The prevalence of the use of cash in those societies does not allow their monetary authorities, namely their central banks, ministry of finance or ministry of treasury whichever is applicable, to conduct an effective monetary policy and to use traditional weapons in stabilizing the economy and in contributing to economic growth. I may cite several reasons among many others for this phenomenon. First, vast majority of the poor in Muslim world are accustomed to use cash in settling their transactions. Second, banking requires literacy while it can be stated the adult illiteracy rate in the Muslim world may be estimated as high as fifty percent of its total population. Third, the poor or non-prevalent thrift institutions leave the inhabitants of those societies to use only traditional means such as the post-office saving to attract the meager amounts of savings for deposits. Fourth, the vast majority of money earners in those countries have not been given the means for the use the banking system. Payroll is predominantly carried out in cash, be it to workers in construction sites or to state employees, teachers or others. Even for those in the minority using the banking system, they experience long waiting lines either in depositing or cashing out while bureaucratic practices add to further delays. Fifth, as gold is a real form of wealth, villagers, farmers, and others hoard their savings in gold bracelets worn by their wives so that when the need arises for liquidity, they can convert some in cash in an accessible jewelry shop found almost everywhere in third world countries. Sixth, the fear from paying taxes, possible confiscation or sequestration of their financial assets or the non-trust in using the archaic thrift institutions for their savings, make people in those countries hoard whatever savings they can accumulate in the form of cash hidden somewhere.

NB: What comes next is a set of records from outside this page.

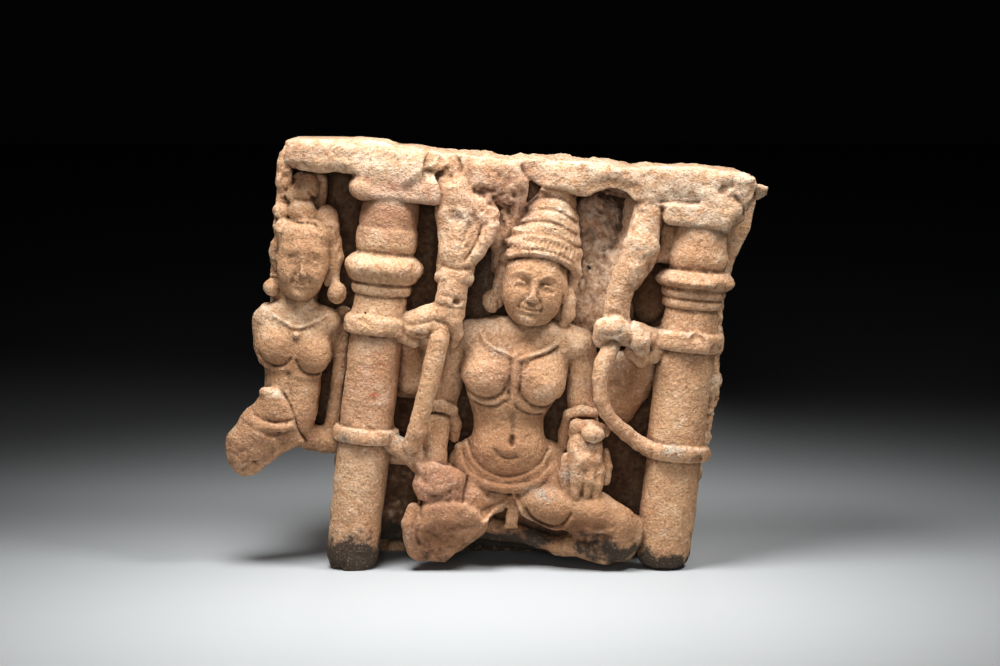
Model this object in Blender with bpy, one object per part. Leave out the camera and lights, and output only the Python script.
"""Sandstone relief fragment: a four-armed seated figure between two columns, with an attendant at the left.

The whole fragment is one carved block. Every form is modelled as a plain closed shape in the
carving's own upright frame, +X to the right, +Y into the stone, +Z up. Then all of them are fused
and worn smooth, and the stone is turned by the lean at which it stands on its broken ends.
Driving sizes are in metres. The carving is given in marks, the parts into which each height is divided.
"""

import math

import bmesh
import bpy
from mathutils import Matrix, Vector

# Block and architecture
SLAB_THICKNESS = 0.036
NICHE_DEPTH = 0.030  # from the columns' axes back to the wall behind the figures
TOP_HEIGHT = 0.261  # cornice top above the carving's base line
CORNICE_FRONT = 0.020  # how far the cornice stands in front of the columns' axes
LEFT_COLUMN_OUT = 0.101  # from the middle of the goddess to each column's axis
RIGHT_COLUMN_OUT = 0.0945
SHAFT_RADIUS = 0.0172
WEB_WIDTH = 0.012  # stone left standing between each column and the wall
LEAN = math.radians(5.5)
FLOOR_RISE = 0.001  # where the floor crosses the middle of the carving

# Figures, whose carving is given in marks of their own height
GODDESS_HEIGHT = 0.240
GODDESS_MARKS = 240
ATTENDANT_HEIGHT = 0.235
ATTENDANT_MARKS = 235
ATTENDANT_GAP = 0.048  # from the left column's axis to the middle of the attendant

# Marks of the architecture: the top height and the shaft's radius are divided into these
TOP_MARKS = 261
SHAFT_MARKS = 17.2

# Fineness of the fused skin
VOXEL = 0.0018
SKIN_TRIANGLES = 9600

WALL_Y = NICHE_DEPTH
BACK_Y = NICHE_DEPTH + SLAB_THICKNESS
RISE = TOP_HEIGHT / TOP_MARKS

# Height and radius, in marks, of each moulding from the broken foot to the capital
LEFT_COLUMN = [
    (-14, 9), (-9, 14), (-4, 16.6), (4, 17), (60, 16.6), (71, 16.8), (73, 19.6), (77, 20.6),
    (81, 19.6), (83, 17.3), (100, 17.4), (138, 17.2), (141, 18.4), (143, 20.6), (147, 21.2),
    (151, 20.6), (153, 18.6), (157, 17.2), (163, 16.6), (166, 17.5), (168, 20), (171, 20.4),
    (173.5, 18.8), (176, 20.5), (180, 23.5), (183, 25.5), (188, 25.5), (191, 23), (193, 18.6),
    (196, 19.6), (200, 20.2), (206, 20.2), (208, 18.6), (210, 17.6), (216, 17.8), (224, 18.4), (240, 18.4),
]
RIGHT_COLUMN = [
    (-8, 10), (6, 11), (10, 14), (14, 16.6), (22, 17.2), (60, 17.6), (78, 17.8), (80, 20), (84, 22.6),
    (88, 22.6), (90, 20), (92, 18.4), (147, 18.4), (149.5, 19), (151, 21.6), (156, 22.2), (160, 21.6),
    (162, 19.6), (164, 18.2), (170, 17.4), (175, 17.2), (177, 18.4), (180, 19), (182, 18.2),
    (184, 19.6), (188, 21), (190, 23), (192, 24.6), (195, 23.6), (199, 20.6), (200.5, 17.2),
    (203, 17.9), (207, 18.5), (211, 17.9), (213, 16.6), (218, 16.2), (226, 16.6), (240, 17),
]

# Broken outline of the slab as (x, height) in marks, anticlockwise from the foot at the left
SLAB_OUTLINE = [
    (-112, -20), (113, -20), (115, 53), (117, 88), (120, 97), (120, 125), (119.5, 187), (121.5, 203),
    (126.5, 213), (131.5, 227.5), (133, 244), (130, 259), (-167, 257), (-170, 200), (-170, 148),
    (-168, 111), (-165, 90), (-152, 70), (-139, 61), (-118, 56),
]

# Broken outline of the cornice as (x, height) in marks, clockwise from its lower left corner
CORNICE_OUTLINE = [
    (-166, 241), (-167, 256), (-163, 259), (-140, 260.5), (-115, 262), (-104, 262), (-97, 260), (-87, 260.5),
    (-78, 259), (-70, 258.5), (-55, 259.5), (-28, 258), (-8, 261), (5, 262.5), (14, 261), (36, 262),
    (52, 261), (70, 263), (90, 265.5), (105, 264.5), (120, 264), (127, 261), (129, 254), (121, 241),
]


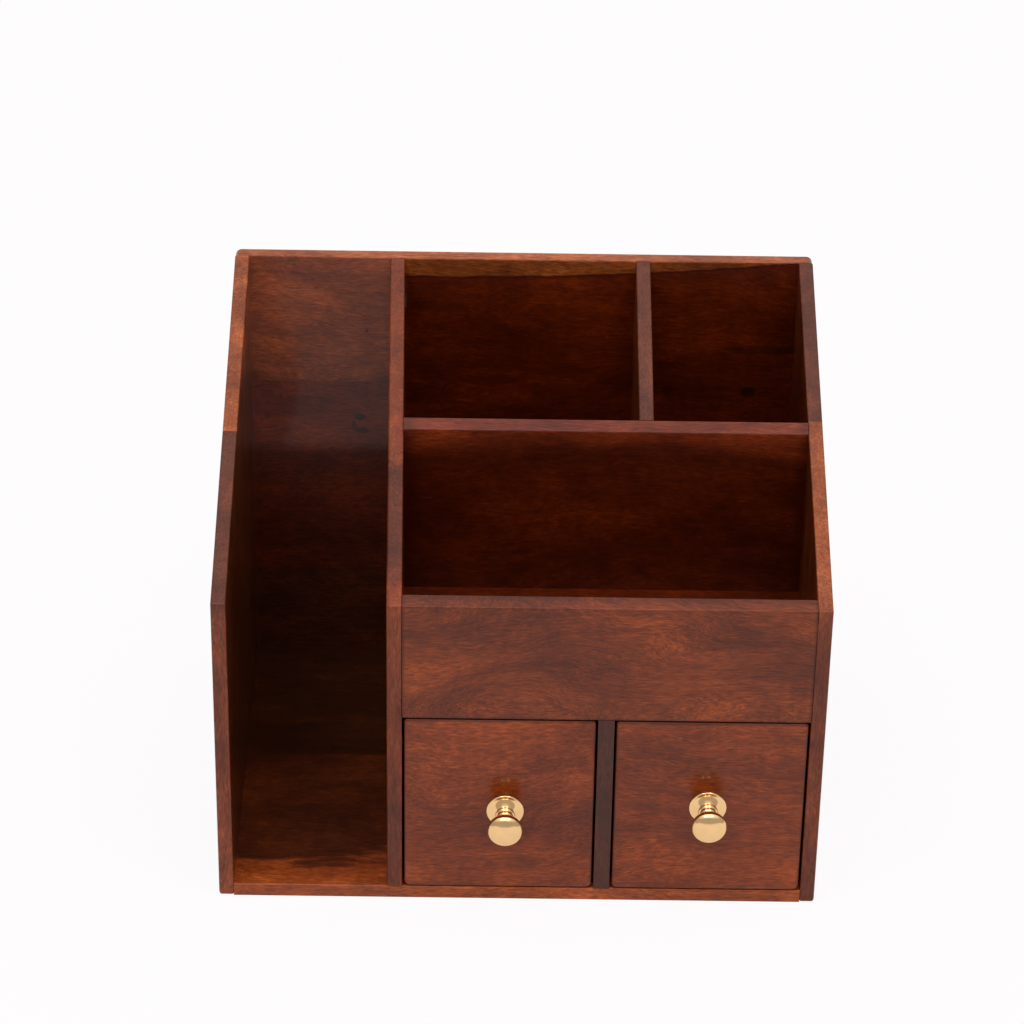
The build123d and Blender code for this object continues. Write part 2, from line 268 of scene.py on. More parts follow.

Another factor that dwindle family savings is the custom of wedding expenses way beyond family means that can drain lifetime savings in some cases or put the family in long-term debt with heavy burden to service it. Wedding expenses, however, should not all be viewed as drainage to savings that could otherwise be used for investment. A segment of those expenses that are spent for new orders in the furniture business and household manufactured items for example can stimulate economic growth of those sectors and their feed-back industries in a multiplier effect. Yet, the extravagant wedding expenses on services and preparations that are considered wasteful use of limited financial reserves and hence do not contribute to the country’s investment and economic growth.

Turning to investment, we find that foreigners seeking business opportunities find no adequate features to attract their capital to the poor parts of the Muslim or third-world countries as has been frequently demonstrated by World Bank and many other studies. Even some the natives with means to invest refrain from blocking their capital into long-term projects because of insecurity, high internal taxes, possibility of confiscation or sequestration, bureaucratic procedures, retroactive measures, lack of effective system of accountability and other reasons. In the meanwhile, they can be attracted to invest their capital in foreign countries in the United States or in European countries for safe and reasonable rates of return.

High Unemployment

Another impediment as the case of many third world countries, Bangladesh, Egypt, Iran and Pakistan face high rates of unemployment even among the educated segments of their societies. Rates of unemployment range between 20 to 30 percent

As a consequence of the anti-saving anti-investment institutions, internal investment funds are inadequate to create new job opportunities. Foreign investment is also lacking because of economic and political reasons. Economically, lucrative business opportunities are not abundant outside of extraction of sub-soil oil and minerals.

In spite of the many reforms to streamline bureaucracy facing foreign investors in Egypt since Sadat’s open-door policy in 1974, yet the country has not been able to attract sufficient amounts from abroad. Bangladesh and Pakistan failed to attract foreign investment for other reasons such as the poor infrastructure and inadequate communication facilities in a new world characterized by super highways. In spite of lucrative feeding industries to the country’s vast resources of oil, the perception of Iran’s instability, whether rightly or wrongly, seems to be on top of the list viewed by foreign investor or foreign institution.

In spite of the attempt of the Egyptian government to ease unemployment among the educated, it took upon itself the responsibility to hire all college graduates. As employment opportunities in the government and public sector companies are limited, the outcome was three fold: long queuing as it may take three to four years before a graduate is offered a job, over-crowdedness in the work place and disguised unemployment where a work place can perform fully with less than the actual number of employees at hand. High unemployment in those societies is a serious economic, social and political problem as it increases dependability on whoever can provide food and shelter. Frustration emanating from lack of jobs and oftentimes lack of housing may lead to crime, deviation, subversive activities and hence can be politically destabilizing.

Low Productivity

Low productivity adds to the complicated set of cause and effect. It leads to low pay and oftentimes could lead to high cost of production. With rudimentary construction practice in Bangladesh and in Pakistan, a worker carrying mortar up scaffolds is paid a tiny fraction of what a technician operating the efficient crane system. Yet, it may very well be that the latter could be less costly than the former. Low productivity may be the result of many factors such as prevalence of adult illiteracy as shown in the table above, rudimentary education, lack of adequate vocational training and retraining, low propensity to apply new techniques, insufficient managerial talents and, last but not least, inadequate supply of capital equipment, tools and heavy machinery. In Bangladesh, agricultural productivity of a worker was estimated on the average to be equal to $276, almost one tenth of that in Europe and Central Asia.[5]

The figures of the high adult illiteracy rates stated above may not be accurate. It could be higher based on the author’s own observation and sampling. Even those with rudimentary education, it should be noted that the “net enrollment ratio as a percentage of relevant age group” [6] in the secondary schools in 1997 in Bangladesh, Egypt and Iran was 22%, 75% and 81% respectively. The World Bank study did not give a figure for Pakistan. For similarities between Bangladesh and Pakistan, it seems the figure for the latter may not be significantly different from the former. In the advanced countries where illiterates may be defined as those who did not learn and operate computers, many of the poor parts of the Muslim world do not know how to read or write. Hence, their knowledge cannot go beyond their local horizons and cannot operate efficiently machinery if available.